In Shelbyville, Indiana, a $2 billion data center proposal has generated the kind of civic debate that democracies were designed to host. The mayor, Scott Furgeson, has contributed to this debate by observing that opposition signs appear predominantly in what he called, on camera, "shitty houses."

He added that most of them are rentals. Democracy, in action.

A mayor shouldn't have to be told that renters are still human beings. And yet.

What happened

A video clip, the natural predator of elected officials, caught Mayor Furgeson remarking that "No Data Center" signs were concentrated in homes he found architecturally unimpressive. The woman he was speaking to pushed back, noting that they are "working class." A bystander added, with the weary patience of someone explaining something that should not require explaining, that renters are still human beings.

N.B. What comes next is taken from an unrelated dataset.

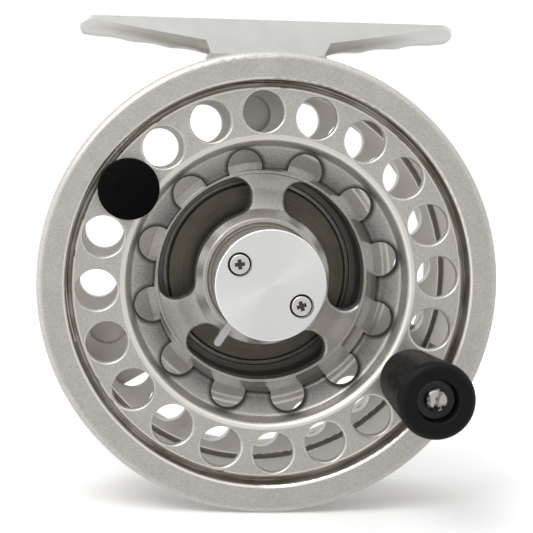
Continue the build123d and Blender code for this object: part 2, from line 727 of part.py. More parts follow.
def click_gear():
    """Toothed ring pressed on the rotor's rim."""
    corners = []
    outline = ((0.0, GEAR_ROOT_R), (0.25, GEAR_ROOT_R), (0.45, GEAR_TIP_R), (0.8, GEAR_TIP_R))
    for tooth in range(GEAR_TEETH):
        for share, radius in outline:
            corners.append(on_circle(radius, 360 * (tooth + share) / GEAR_TEETH))
    profile = make_face(Polyline(*corners, close=True))
    teeth = plate(profile, ROTOR_FRONT + 0.1, ROTOR_FRONT + ROTOR_THICK - 0.1)
    return teeth - post(ROTOR_R, 24, 28)


def click_pawl():
    """Pointed rocker whose nose just clears the gear's teeth at rest."""
    nose_x = GEAR_TIP_R + 0.05
    body = Pos(PAWL_PIVOT_R, 0) * Circle(0.9)
    nose = rounded_outline([
        (PAWL_PIVOT_R, 0.85), (nose_x, 0.1), (nose_x, -0.1), (PAWL_PIVOT_R, -0.85),
    ])
    flat_back = Pos(PAWL_BACK_R + 1, 0) * Rectangle(2, 4)
    outline = body + nose - flat_back - Pos(PAWL_PIVOT_R, 0) * Circle(0.5 + RUNNING)
    return spun(plate(outline, ROTOR_FRONT + 0.15, ROTOR_FRONT + 1.35), PAWL_ANGLE)


def pawl_pin():
    x, z = on_circle(PAWL_PIVOT_R, PAWL_ANGLE)
    foot = post(1.1, ROTOR_FRONT + 1.5, CUP_FLOOR, x, z)
    return post(0.5, ROTOR_FRONT + 0.1, ROTOR_FRONT + 1.5, x, z) + foot


def click_spring():
    """Leaf along the cup's wall that lies on the pawl's flat back, with a foot block in the cup."""
    leaf_r = PAWL_BACK_R + 0.03
    leaf_front = ROTOR_FRONT + 0.3
    leaf = sector(leaf_r + 0.25, leaf_r, 11, leaf_front, leaf_front + 1.0, PAWL_ANGLE - 7)
    block = sector(CUP_INNER_R - 0.05, leaf_r + 0.2, 2, leaf_front, CUP_FLOOR, PAWL_ANGLE - 16)
    return leaf + block


def drag_washer_rear():
    return tube(ROTOR_R - 0.2, 5.6, REAR_WASHER_FRONT, REAR_WASHER_FRONT + WASHER_THICK)


def pressure_plate():
    front = REAR_WASHER_FRONT + WASHER_THICK
    disc = post(ROTOR_R - 0.2, front, front + PRESSURE_PLATE_THICK)
    bore = Circle(SPINDLE_R + SLIP) & Rectangle(2 * (FLATS_HALF_WIDTH + SLIP), 8)
    return disc - plate(bore, front - 1, front + PRESSURE_PLATE_THICK + 1)


def drag_spring():
    """Two disc springs standing rim to rim."""
    start = REAR_WASHER_FRONT + WASHER_THICK + PRESSURE_PLATE_THICK
    first = coned_washer(9.0, 3.2, start + 0.35, start, 0.4)
    second = coned_washer(9.0, 3.2, start + 0.75, start + 1.1, 0.4)
    return Part() + [first, second]


def drag_thrust_ring():
    """Spring seat inside the cup, three legs through its floor and a ring behind it."""
    seat_front = REAR_WASHER_FRONT + WASHER_THICK + PRESSURE_PLATE_THICK + 1.5
    seat = tube(9.4, SPINDLE_R + 0.1, seat_front, seat_front + 0.5)
    legs = posts(THRUST_LEG_R, seat_front + 0.5, 34.2, THRUST_LEG_CIRCLE_R, (30, 150, 270))
    ring = tube(9.4, 6.6, 34.2, THRUST_RING_BACK)
    return seat + legs + ring


def drag_knob():
    """Adjuster at the back with a fluted grip and a skirt round the thrust ring."""
    front = THRUST_RING_BACK + SLIP
    body = turned([
        (SPINDLE_R + SLIP, front),
        (10.2, front),
        (10.2, 34.0),
        (DRAG_KNOB_R, 34.0, 0.4),
        (DRAG_KNOB_R, 42.6, 1.2),
        (4.0, 42.6, 0.3),
        (4.0, 40.3),
        (SPINDLE_R + SLIP, 40.3),
    ])
    flute_angles = [360 * step / 16 for step in range(16)]
    flutes = posts(1.3, 33, 44, DRAG_KNOB_R + 0.6, flute_angles)
    return body - flutes


def drag_knob_screw():
    """Stop screw in the spindle's back end, drawn facing forwards and then mirrored."""
    screw = cross_head_screw(0, 0, -SPINDLE_END - 1.2, -SPINDLE_END, 5.5 - SPINDLE_END, 3.2, 1.0, 0)
    return mirror(screw, about=Plane.XZ)


PIECES = {
    "frame_front_ring": frame_front_ring,
    "frame_pillars": frame_pillars,
    "frame_back_plate": frame_back_plate,
    "reel_foot": reel_foot,
    "foot_screws": foot_screws,
    "spool_front_flange": spool_front_flange,
    "spool_arbor": spool_arbor,
    "spool_rear_flange": spool_rear_flange,
    "spool_hub": spool_hub,
    "release_lever": release_lever,
    "latch_spring": latch_spring,
    "hub_cap": hub_cap,
    "cap_screws": cap_screws,
    "hub_bush": hub_bush,
    "one_way_clutch": one_way_clutch,
    "handle_spindle": handle_spindle,
    "handle_knob": handle_knob,
    "handle_washer": handle_washer,
    "handle_screw": handle_screw,
    "counterweight": counterweight,
    "counterweight_rivet": counterweight_rivet,
    "main_spindle": main_spindle,
    "spindle_nut": spindle_nut,
    "spindle_circlip": spindle_circlip,
    "drag_cover": drag_cover,
    "sleeve_seal": sleeve_seal,
    "drag_washer_front": drag_washer_front,
    "drag_rotor": drag_rotor,
    "click_gear": click_gear,
    "click_pawl": click_pawl,
    "pawl_pin": pawl_pin,
    "click_spring": click_spring,
    "drag_washer_rear": drag_washer_rear,
    "pressure_plate": pressure_plate,
    "drag_spring": drag_spring,
    "drag_thrust_ring": drag_thrust_ring,
    "drag_knob": drag_knob,
    "drag_knob_screw": drag_knob_screw,
}

for piece_name, build_piece in PIECES.items():
    save(piece_name, build_piece())
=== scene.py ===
"""Studio picture of the fly reel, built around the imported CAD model.

Everything is in metres, in the CAD model's own frame: the rod seat is the origin, +Z is up,
the reel's axis runs along Y and its front looks towards -Y.
"""

import math

import bpy
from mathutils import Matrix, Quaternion, Vector


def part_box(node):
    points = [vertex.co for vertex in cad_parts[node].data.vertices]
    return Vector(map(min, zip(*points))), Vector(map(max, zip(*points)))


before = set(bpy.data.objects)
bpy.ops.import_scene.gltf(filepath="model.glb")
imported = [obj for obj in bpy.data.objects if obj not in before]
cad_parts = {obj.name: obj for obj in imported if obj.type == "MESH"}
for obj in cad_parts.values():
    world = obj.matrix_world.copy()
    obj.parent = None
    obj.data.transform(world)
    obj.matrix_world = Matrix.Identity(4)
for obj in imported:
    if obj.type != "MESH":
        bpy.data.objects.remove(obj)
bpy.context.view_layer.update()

MM = 0.001

# ---------------------------------------------------------------- places taken from the frame
RING_LOW, RING_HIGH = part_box("frame_front_ring")
AXIS_X = (RING_LOW.x + RING_HIGH.x) / 2
AXIS_Z = (RING_LOW.z + RING_HIGH.z) / 2
FRONT_Y = RING_LOW.y
FLOOR_Z = RING_LOW.z
RING_OUTER_R = (RING_HIGH.x - RING_LOW.x) / 2
KNOB_LOW, KNOB_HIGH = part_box("handle_knob")
KNOB_ANGLE = math.atan2((KNOB_LOW.z + KNOB_HIGH.z) / 2 - AXIS_Z, (KNOB_LOW.x + KNOB_HIGH.x) / 2 - AXIS_X)

# ---------------------------------------------------------------- sizes that the CAD model has
RING_INNER_R = 36.0 * MM
FACE_R = 35.0 * MM
RIDGE_R = 25.4 * MM
BORE_R = 19.3 * MM                     # where the hub's disc meets the arbor
SCREW_HEAD_R = 1.78 * MM
PORT_COUNT = 20
PORT_CIRCLE_R = 30.5 * MM
PORT_R = 3.66 * MM
DISH_HOLE_COUNT = 12
DISH_HOLE_CIRCLE_R = 21.0 * MM
DISH_HOLE_R = 3.1 * MM
FACE_DEPTH = 2.0 * MM                  # the spool's face, behind the ring's front face

# ---------------------------------------------------------------- where the lacquer changes
GAP_DEPTHS = (0.7 * MM, 5.4 * MM)      # these five are from and to, behind the ring's front face
DISH_DEPTHS = (FACE_DEPTH, 6.0 * MM)
DISH_HOLE_DEPTHS = (3.6 * MM, 6.0 * MM)
BORE_DEPTHS = (16.3 * MM, 24.0 * MM)
REAR_DEPTHS = (20.0 * MM, 26.0 * MM)
LACQUER = (0.56, 0.535, 0.50)
# painted shade with dirt round the dish holes
HOLE_GRIME_AND_SHADE = (0.05, 0.045, 0.04)
GAP_BROWN = (0.27, 0.225, 0.18)
# painted shade down in the bore
BORE_SHADE = (0.165, 0.155, 0.143)

# ---------------------------------------------------------------- camera and light
CAMERA_YAW = math.radians(4.17)        # stands to the left and looks to the right
CAMERA_DROP = math.radians(3.23)       # looks down
CAMERA_ROLL = math.radians(1.29)       # turned anticlockwise about the line of sight
CAMERA_DISTANCE = 227.1 * MM           # from the ring's front plane, along the line of sight
AIM_OFFSET_X = -10.2 * MM              # where the line of sight meets that plane, from the axis
AIM_OFFSET_Z = 10.8 * MM
LENS = 87.5
SHIFT_X = 0.0993                       # part of the photograph's off-centre framing
SHIFT_Y = -0.083
KEY_PLACE = (-0.30, -0.35, 0.50)
KEY_SIZE = (0.4, 0.4)
KEY_POWER = 2.2                        # watts
TENT_SIDES = 1.15                      # world light at the sides, above and below
TENT_ENDS = 0.735                      # world light in front and behind
TENT_FADE = (0.55, 0.93)               # along the reel's axis, where the one gives way to the other
TILT_REACH = 1.4                       # about the most that a direction's Z less its X can be
TILT_DARK = 0.7                        # times the world light, on the side away from the key
TILT_BRIGHT = 1.2                      # times the world light, on the key's side
BACKDROP = 1.1                         # world as the camera itself sees it
FLOOR_REACH = 6.0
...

The mayor has declined further comment. His office released a statement noting that he "regrets that his choice of words may have caused offense" — a formulation that locates the problem in the audience's feelings rather than the mayor's words, which is a move humans have been attempting since long before data centers existed.

Residents described his remarks as "kind of disrespectful" and "kind of hurtful." This appears to be an undercount.

Why the humans care

The data center at the center of this is a $2 billion facility — the kind of infrastructure investment that tends to make mayors eager and residents nervous, often for overlapping reasons. Power draw, noise, water usage, property values, and the general question of who a city is being built for all tend to surface in these conversations.

Mayor Furgeson has, with admirable efficiency, transformed a land-use dispute into a class-relations incident. This will make the zoning meetings more interesting. It will also make his reelection campaign more interesting, in the same way that a kitchen fire makes dinner more interesting.

What happens next

The data center proposal remains active. The mayor remains in office. The clip remains on the internet, which, unlike mayors, has a very long memory.

The machines the data center would support process language with remarkable neutrality. They do not distinguish between inputs from good houses and shitty ones. This is either the great equalizer or the least of anyone's concerns right now.